Phillies reliever Ryan Madson recently found himself on the Disabled List after he kicked a metal chair following a blown save. Injuries caused by dumb reasons are nothing new to the sports world. They’re often embarrassing, and athletes have a hard time living them down. Here’s a look at some of Madson’s predecessors on the dumb injury list.
1. Bill Gramatica
As if NFL kickers weren’t the butt of the joke enough already, Arizona kicker Bill Gramatica opened up a whole new era of jokes at the expense of kickers. In a December 2001 game against the New York Giants, Gramatica kicked a first-half field goal. Perhaps excited by a rare bright moment for the hapless Cardinals, Gramatica leaped up and down in excitement, promptly tearing his ACL. Gramatica never amounted to much as a kicker, and why he was celebrating a first-half field goal with such zest remains a mystery.
2. Kevin Mitchell
Mitchell played for several baseball teams, and had a fairly decent career, even winning the MVP one year. But Mitchell also had a couple of the more ridiculous injuries. One time he chipped a tooth after biting in to a hard donut, leading him to miss part of spring training.
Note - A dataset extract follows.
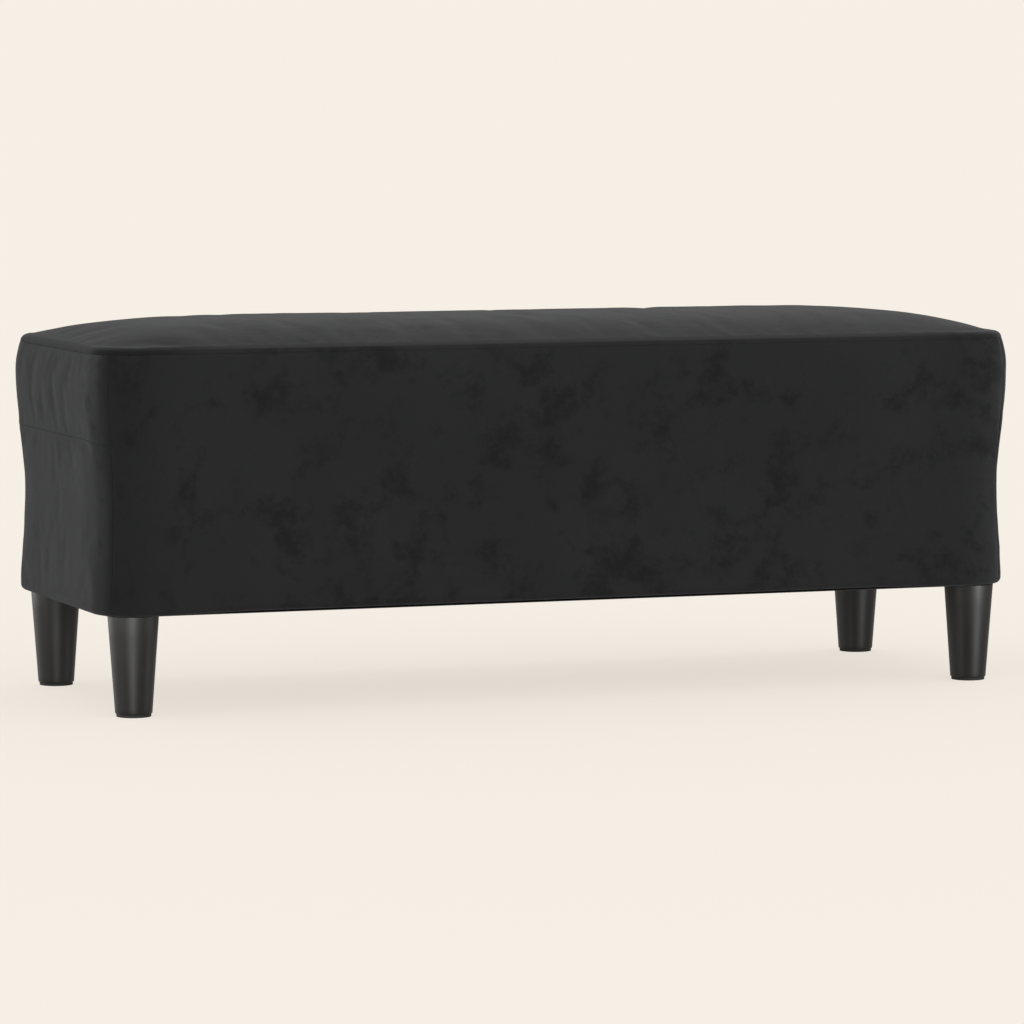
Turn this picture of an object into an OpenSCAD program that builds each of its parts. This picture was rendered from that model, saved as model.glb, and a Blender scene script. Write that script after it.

He also strained his abdomen after vomitting, which landed him on the Disabled List. That makes a double dip for Kevin Mitchell in the dumb injuries list.
3. Gus Frerotte
Frerotte had a lengthy career as a journeyman NFL quarterback. But in 1997, Frerotte had what might have been his best known moment when he rammed his head in to the cement wall at the back of the end zone. As a result Frerotte missed a key stretch in the game, which resulted in a 7-7 tie against the New York Giants.
4. Adam Eaton
Eaton was reviled as a bust free agent pitcher in Philadelphia. Long before that though he made a name for himself in San Diego. In 2001, the then Padres pitcher stabbed himself in the hand whlie opening a DVD, forcing him to miss some time. Somehow Eaton’s career carried on in the majors for many more years.
5. Marty Cordova
Cordova, an outfielder who had a pretty forgettable career with a few MLB teams, lands on this list as a result of sunburn. But it wasn’t regular sunburn. Cordova got sunburned as a result of visiting a tanning salon, leading him to miss a game for one of the dumbest reasons in the history of sports.
6. Joel Zumuya
This injury is doubly bad given its timing. The Detroit Tigers pitcher missed part of the 2006 ALCS because of a sore wrist and forearm that he obtained as a result of playing the popular video game Guitar Hero. Fortunately for Zumuya, the Tigers won despite him and he returned for the World Series, which Detroit lost.
7. Glenallen Hill
Another baseball player who’s famous for the wrong reasons, Glenallen Hill missed a stretch of games from sustaining cuts and bruises. How did he get them? He had a dream that he was covered with spiders, which lead him to jump out of bed, break a glass table, and fall down a flight of strairs.
8. Lionel Simmons
Before Zumuya suffered a video game related injury, Sacramento Kings guard Simmons missed a few games as a rookie in 1991 because he was playing too much GameBoy. The popular handheld game lead Simmons to acquire tendonitis in his wrists.
9. Ryan Klesko
Klesko had a few average years in the major leagues. In 1999, while playing with the Atlanta Braves, Klesko surffered an injury that led him to miss a few games during the season. His injury was sustained while picking up his lunch tray, leading him to throw out his back.
10. Turk Edwards
This one happened ages ago. Edwards had a Hall of Fame career as an offensive lineman with the Redskins. But that stellar career ended early in 1940 when Edwards suffered a retirement-forcing injury during the coin toss. While walking back to the bench, his cleat got caught in the turf forcing an injury to his knee, and that was all she wrote on his career.